La genèse de l’idée d’une union monétaire "par étapes" ne se faisait pas du jour au lendemain. L’idée d’une monnaie unique avait germé longtemps dans l’esprit de Werner qui prônait entre 1963 et 1968 devant la Chambre des députés "le besoin d’achever le marché commun" par l’introduction d’une monnaie unique qui en constituerait la clé de voute, a rappelé le Premier ministre.

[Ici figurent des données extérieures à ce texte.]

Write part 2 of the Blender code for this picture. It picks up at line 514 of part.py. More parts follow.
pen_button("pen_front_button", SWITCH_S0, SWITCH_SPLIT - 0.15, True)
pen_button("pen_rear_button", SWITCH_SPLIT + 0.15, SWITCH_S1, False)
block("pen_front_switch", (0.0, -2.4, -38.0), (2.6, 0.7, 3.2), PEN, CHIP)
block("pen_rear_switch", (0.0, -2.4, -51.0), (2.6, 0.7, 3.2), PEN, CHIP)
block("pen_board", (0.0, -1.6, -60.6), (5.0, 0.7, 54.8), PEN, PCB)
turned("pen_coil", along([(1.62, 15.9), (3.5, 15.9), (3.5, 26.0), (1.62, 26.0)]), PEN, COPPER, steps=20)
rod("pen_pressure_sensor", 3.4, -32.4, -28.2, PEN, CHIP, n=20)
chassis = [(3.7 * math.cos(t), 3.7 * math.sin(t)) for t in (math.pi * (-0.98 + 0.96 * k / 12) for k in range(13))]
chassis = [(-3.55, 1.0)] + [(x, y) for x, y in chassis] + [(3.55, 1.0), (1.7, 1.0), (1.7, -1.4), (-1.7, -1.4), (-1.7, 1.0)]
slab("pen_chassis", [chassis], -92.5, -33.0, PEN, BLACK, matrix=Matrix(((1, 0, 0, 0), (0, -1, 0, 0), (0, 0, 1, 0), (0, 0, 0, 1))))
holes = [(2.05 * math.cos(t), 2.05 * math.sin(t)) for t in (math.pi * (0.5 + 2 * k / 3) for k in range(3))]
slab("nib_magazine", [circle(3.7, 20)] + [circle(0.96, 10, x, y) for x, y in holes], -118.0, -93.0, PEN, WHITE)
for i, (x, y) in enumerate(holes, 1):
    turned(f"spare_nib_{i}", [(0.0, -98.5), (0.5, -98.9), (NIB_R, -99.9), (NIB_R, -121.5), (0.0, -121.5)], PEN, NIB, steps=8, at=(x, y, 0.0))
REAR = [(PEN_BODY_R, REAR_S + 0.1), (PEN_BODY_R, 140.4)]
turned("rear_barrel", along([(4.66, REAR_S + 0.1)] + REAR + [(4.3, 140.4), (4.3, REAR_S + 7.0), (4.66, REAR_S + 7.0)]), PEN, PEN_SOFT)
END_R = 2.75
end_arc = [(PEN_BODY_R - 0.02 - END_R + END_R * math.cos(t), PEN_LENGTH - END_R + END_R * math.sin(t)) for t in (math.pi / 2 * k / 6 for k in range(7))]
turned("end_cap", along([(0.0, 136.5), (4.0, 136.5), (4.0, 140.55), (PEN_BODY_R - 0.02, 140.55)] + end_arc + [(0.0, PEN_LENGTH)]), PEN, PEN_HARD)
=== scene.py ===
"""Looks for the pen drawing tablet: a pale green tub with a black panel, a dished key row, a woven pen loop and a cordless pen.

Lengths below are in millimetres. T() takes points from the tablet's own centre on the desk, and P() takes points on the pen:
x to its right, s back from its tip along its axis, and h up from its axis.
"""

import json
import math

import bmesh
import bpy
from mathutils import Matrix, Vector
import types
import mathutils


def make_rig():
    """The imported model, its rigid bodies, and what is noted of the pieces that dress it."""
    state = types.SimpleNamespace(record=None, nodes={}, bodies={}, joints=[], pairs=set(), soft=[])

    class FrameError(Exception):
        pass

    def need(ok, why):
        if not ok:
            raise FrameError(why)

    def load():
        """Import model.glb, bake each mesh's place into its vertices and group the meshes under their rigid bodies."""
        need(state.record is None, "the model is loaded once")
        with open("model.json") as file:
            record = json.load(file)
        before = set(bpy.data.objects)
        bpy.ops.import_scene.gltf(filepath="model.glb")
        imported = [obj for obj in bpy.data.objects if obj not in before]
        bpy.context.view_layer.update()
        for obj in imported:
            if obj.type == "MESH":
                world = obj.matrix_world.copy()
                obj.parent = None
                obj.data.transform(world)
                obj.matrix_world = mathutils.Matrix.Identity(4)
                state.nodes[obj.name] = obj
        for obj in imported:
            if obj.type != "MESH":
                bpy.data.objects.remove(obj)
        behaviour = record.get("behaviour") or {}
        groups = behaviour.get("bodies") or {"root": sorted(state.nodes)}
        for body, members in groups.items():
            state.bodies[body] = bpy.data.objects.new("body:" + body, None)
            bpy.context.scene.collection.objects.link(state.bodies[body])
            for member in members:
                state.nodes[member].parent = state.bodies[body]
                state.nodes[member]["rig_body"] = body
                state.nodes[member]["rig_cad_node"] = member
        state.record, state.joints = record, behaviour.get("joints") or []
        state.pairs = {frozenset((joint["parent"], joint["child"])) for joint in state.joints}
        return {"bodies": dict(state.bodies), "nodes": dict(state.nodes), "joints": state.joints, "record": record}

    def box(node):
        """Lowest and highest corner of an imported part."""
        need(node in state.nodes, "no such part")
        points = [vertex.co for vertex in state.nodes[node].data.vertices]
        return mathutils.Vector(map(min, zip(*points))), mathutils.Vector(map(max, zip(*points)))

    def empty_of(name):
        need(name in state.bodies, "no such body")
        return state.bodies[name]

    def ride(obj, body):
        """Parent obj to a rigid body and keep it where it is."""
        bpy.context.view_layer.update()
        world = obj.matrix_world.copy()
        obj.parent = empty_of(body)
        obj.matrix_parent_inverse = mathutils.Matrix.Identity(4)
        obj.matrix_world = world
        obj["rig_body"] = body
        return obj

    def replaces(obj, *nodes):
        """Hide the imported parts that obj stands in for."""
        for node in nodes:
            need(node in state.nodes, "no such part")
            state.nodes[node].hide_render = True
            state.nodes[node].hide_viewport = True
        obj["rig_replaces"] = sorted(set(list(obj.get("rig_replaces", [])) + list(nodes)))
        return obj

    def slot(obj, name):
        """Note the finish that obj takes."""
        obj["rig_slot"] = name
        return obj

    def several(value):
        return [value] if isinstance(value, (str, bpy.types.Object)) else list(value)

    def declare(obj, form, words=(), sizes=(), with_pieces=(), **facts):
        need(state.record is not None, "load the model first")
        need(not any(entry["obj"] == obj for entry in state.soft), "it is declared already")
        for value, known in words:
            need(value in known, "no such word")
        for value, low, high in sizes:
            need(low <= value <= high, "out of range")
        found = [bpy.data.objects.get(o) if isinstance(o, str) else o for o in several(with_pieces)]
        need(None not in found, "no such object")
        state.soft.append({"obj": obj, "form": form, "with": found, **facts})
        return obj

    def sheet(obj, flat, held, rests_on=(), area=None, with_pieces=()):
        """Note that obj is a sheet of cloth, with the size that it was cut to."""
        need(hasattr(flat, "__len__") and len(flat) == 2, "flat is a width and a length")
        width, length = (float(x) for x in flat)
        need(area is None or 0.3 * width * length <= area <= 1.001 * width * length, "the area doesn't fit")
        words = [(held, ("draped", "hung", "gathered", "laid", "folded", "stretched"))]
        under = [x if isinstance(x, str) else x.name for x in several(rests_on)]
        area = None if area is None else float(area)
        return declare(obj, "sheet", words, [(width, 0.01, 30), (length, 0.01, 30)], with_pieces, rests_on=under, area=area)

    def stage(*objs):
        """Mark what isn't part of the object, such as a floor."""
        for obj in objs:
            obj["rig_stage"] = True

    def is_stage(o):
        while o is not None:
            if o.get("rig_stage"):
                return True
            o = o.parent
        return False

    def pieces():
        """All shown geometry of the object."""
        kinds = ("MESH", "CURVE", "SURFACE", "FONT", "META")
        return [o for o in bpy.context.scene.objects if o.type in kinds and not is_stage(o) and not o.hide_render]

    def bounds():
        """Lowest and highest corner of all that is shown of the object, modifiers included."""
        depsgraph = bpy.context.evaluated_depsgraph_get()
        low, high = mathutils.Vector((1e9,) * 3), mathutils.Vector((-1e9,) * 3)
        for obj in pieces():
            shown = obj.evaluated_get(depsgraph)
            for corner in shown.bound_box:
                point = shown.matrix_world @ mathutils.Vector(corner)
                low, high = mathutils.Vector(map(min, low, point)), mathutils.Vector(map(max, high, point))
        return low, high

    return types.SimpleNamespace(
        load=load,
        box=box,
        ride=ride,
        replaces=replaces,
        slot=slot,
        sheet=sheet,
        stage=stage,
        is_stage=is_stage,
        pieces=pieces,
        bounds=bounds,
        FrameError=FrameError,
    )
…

Le choix de Pierre Werner comme rédacteur du plan Werner "fut donc un hasard et ne fut pas un hasard". Le constat qu’aucun Luxembourgeois n’était représenté au sein du comité chargé de rédiger le plan Werner était, selon Jean-Claude Juncker, un coup du hasard. Que le choix soit finalement tombé sur Werner, qui était doté de connaissance approfondies des politiques monétaires et qui avait participé à la mise en place du marché commun et à tous les débats monétaires de l’époque, "relevait beaucoup moins du hasard", a argué Jean-Claude Juncker.

Les crises qui ont émaillé l’histoire de l’euro

L’histoire de l’intégration monétaire est également celle des multiples crises qui ont émaillé l’histoire et qui ont failli capoter l’émergence d’une monnaie commune.

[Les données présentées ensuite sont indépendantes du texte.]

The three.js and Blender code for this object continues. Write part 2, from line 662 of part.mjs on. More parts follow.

Jean-Claude Juncker, témoin de première heure de l’euro, chargé à l’époque par le Premier ministre Jacques Santer de présider la conférence intergouvernementale sur la mise en place de l’euro en 1991, s’est rappelé, entre autres, de la proposition du gouvernement britannique qui prévoyait la mise en place d’une "hard currency". Pour arrimer les Britanniques, qui étaient férocement opposés à la mise en place d’une monnaie unique, au projet européen, Jean-Claude Juncker a proposé la clause d’opting-out "qui n’était pas très pro-européenne mais constituait la seule solution envisageable à l’époque". Or, c’était oublier le gouvernement des Pays-Bas qui prônait quelques mois plus tard la mise en place d’une Union économique monétaire basée sur le principe de l’opting-in. Par opposition au principe d’opting-out, la clause d’opting-in "faisait de l’appartenance à l’Union monétaire et économique une exception et non la norme", a expliqué le président de l’Eurogroupe. Jean-Claude Juncker a également cité les divergences qui ont existé entre la France et l’Allemagne sur l’indépendance de la Banque centrale européenne. "Considérée par les Français comme une absurdité" et par les Allemands comme "une nécessité absolue", l’idée de l’indépendance de la BCE était devenue un vraie casse tête. "Pour l‘Allemagne, confrontée a deux reprises à la destruction totale de son économie, le Deutschemark revêtait une symbolique forte dans l’imaginaire des Allemands", a tenu à préciser Jean-Claude Juncker.

Jean-Claude Juncker, qui a ensuite enchaîné sur les turbulences financières auxquelles la zone euro est confrontée aujourd’hui, a finalement estimé "que Pierre Werner aurait aimé les difficultés d’aujourd’hui puisqu’il aurait su qu’elles auraient été beaucoup plus graves sans la création de l’euro".